With multiple themes that are showcased in the duration of Ice Cube’s iconic solo debut album, AmeriKKKa’s Most Wanted, is just as powerful now as it was back then. Listening back to it, it came at a time where ideas were divided. Cube delivered a sharp political and social message—just as his writing in N.W.A was and just as Public Enemy was doing on the other side of the country. This made Ice Cube’s contribution that much more significant.

Twenty-eight years ago, Cube was a 20 years old coming off a bitter split from his N.W.A brothers over a royalty dispute. Label politics meant he had to look elsewhere to make it on his own. On a trip to the East Coast, Cube ran into Chuck D in the Def Jam offices, who brought him over to see Public Enemy’s production crew the Bomb Squad. They would form the blueprint of an East Coast/West Coast connection that would produce Cube’s iconic debut, AmeriKKKa’s Most Wanted.

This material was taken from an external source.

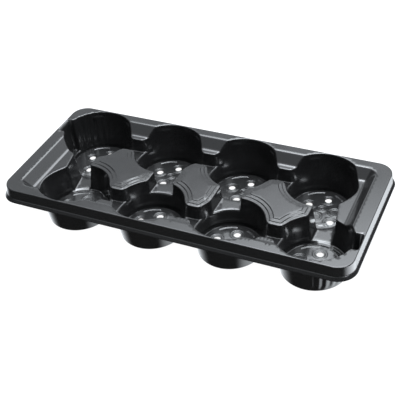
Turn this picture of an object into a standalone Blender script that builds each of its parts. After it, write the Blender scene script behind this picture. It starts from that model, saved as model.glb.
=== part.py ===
"""Eight-pocket plant pot carry tray, vacuum formed from one black sheet.

The formed regions of the sheet are separate objects: rim, skirt, lip, shoulders, islands, webs, saddles,
necks, pocket walls and pocket floors. Units are metres, +Z is up. The origin is under the middle of the
tray, on the surface that the tray stands on. The tray maps onto itself when it is turned by 180 degrees.
"""
import math

import bmesh
import bpy
from mathutils import Vector

# Sheet
SHEET = 0.0010            # thickness of the formed sheet
GAP = 0.0003              # clearance between neighbouring regions
OVERSHOOT = 0.001         # a cutter runs past the face that it cuts by this much
MERGE = 0.00001           # points closer than this are one point
SMOOTH_ANGLE = math.radians(30.0)

# Rim
LENGTH = 0.552            # outer top edge of the rim, along X
WIDTH = 0.243             # outer top edge of the rim, along Y
HEIGHT = 0.067            # rim top above the surface that the tray stands on
CORNER_RADIUS = 0.025
BAND_END = 0.0218         # flat band on the short sides
BAND_SIDE = 0.0174        # flat band on the long sides
SKIRT_DROP = 0.0205
SKIRT_FLARE = 0.0038
LIP_REACH = 0.0020        # the lip beyond the foot of the skirt
LIP_INWARD = 0.0009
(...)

Cube brought West Coast flavor over East Coast sampling, which unified two different ways of doing music for the higher goal. What stand out are the harsh realities and eye-opening stories that Cube shed a light on to show what was really going on in America’s biggest cities. “What I was trying to get across was a true definition of street knowledge,” Cube says now, “Where you can bump my record but you can learn from it, too.”